The camp contained innumerable tiny frogs lurking around.

When the outdoor is such an endless beauty, how does one rest inside the tents? Naturally, post-lunch, we found ourselves walking a small trail with our cameras and binoculars. What followed was one of the most scenic walks we had ever experienced. Seethanadi Nature Camp has many small trails within its boundaries. If one has their eyes and ears open, one can spend a few hours on a rather small and flat course that will loop back to the camp.

One of the trails within Seethanadi Nature Camp.

As we walked, there were no conversations, because the noise surrounding us was deafening. Cicadas broke into their regular rhythmic shrieks, Malabar Giant Squirrels let out their share of signals with long, metallic notes, and frogs went about their raucous croaking from all places – streams, trees, and bushes. It is true – if you listen, the forest talks, and it can be quite a loud conversation.  We were lucky to not have rain that afternoon; in fact, it was a pretty sunny day. Though midday, we found ourselves walking in darkness, broken by occasional sunrays shining through breaches in the otherwise dense canopy. This sporadic sunshine piercing through the forest was a welcome relief.

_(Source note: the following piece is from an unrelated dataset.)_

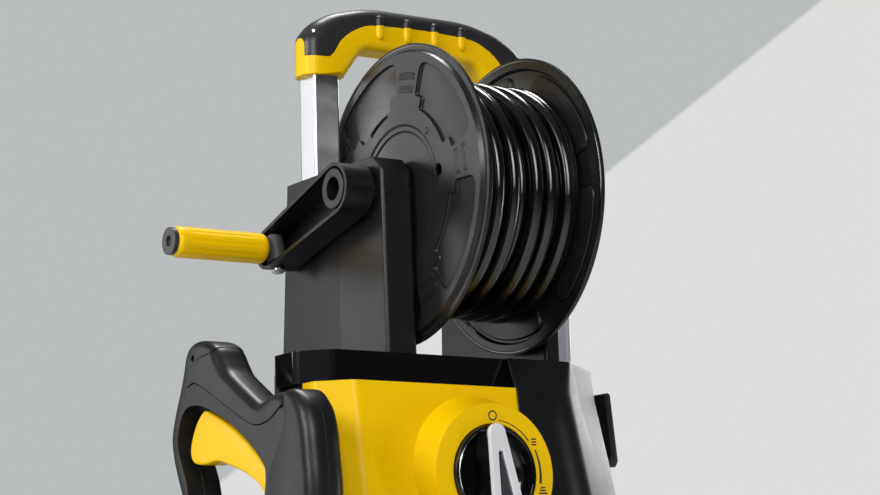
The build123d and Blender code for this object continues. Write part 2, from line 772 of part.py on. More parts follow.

We walked at snail’s pace, constantly scanning trees as well as the undergrowth, lest we miss something. Our eyes, usually trained to watch trees and shrubs for birds, were instinctively watching the forest floor that was covered with leaves; it was brimming with life that I barely knew about. Our eyes started to zoom in like a camera lens – our focus shifted from tree canopies to their trunks, and then the cervices in those trunks, to what was there within those crevices. On fallen trees and branches, our focus narrowed to what was growing on and under them. Tiny fungi, lizards, ants, bugs, and beetles, which do not come into focus in a typical jungle setting, caught our attention here – on the fascinating and mysterious forest floor.

A tree, well dressed in fungi, on our trail.

A Common Earthball fungus.

Along the trail, innumerable, colourful fungi sprung up at the most unexpected places – a sight to behold. As this was an impromptu walk, we had not asked for a guide, a mistake that we would like to correct the next time, for we were unable to identify and learn more about any of the entities we were looking at. We just walked through, observing and documenting them, and asked for help later on.

The sublime beauty of Candlesnuff Fungus.

Fungi of the Clavulinopsis genus light up the floor.

Every now and then, slight movements on tree barks caught our eyes. Forest lizards slithered all over – some carefully camouflaged, while others proudly showing off their brilliant colouration. Dracos flying from one tree to another left us in awe, as we struggled to capture them digitally.

A forest lizard on a distinctive Indian Prickly Ash tree.

Our hearing senses seemed to be at their prime by now, because just as we were about to return to the camp, we heard a faint rustle from the leafy floor – a dung beetle, busy going about its job, performing the crucial ecosystem service of breaking down dung and releasing its nutrients. The fact that an average dung beetle can roll a ball of dung over 50 times its own weight is a wonder! Later that day, I also learnt that they roll dung balls following a straight line, despite all obstacles. The dung beetle is far more extraordinary than we think.

We headed back to the camp, where tea awaited us, as did the end of our trip. We didn’t really see Agumbe’s stars this time: pit vipers or the King Cobra. But we definitely learnt about the tiny creatures that make this place what it is. In this jungle, I understood that I was a very small part of a very vast ecosystem. If I had to summarise my learning experience, nothing is more apt than this quote by Henry David Thoreau – “I took a walk in the woods and came out taller than the trees.”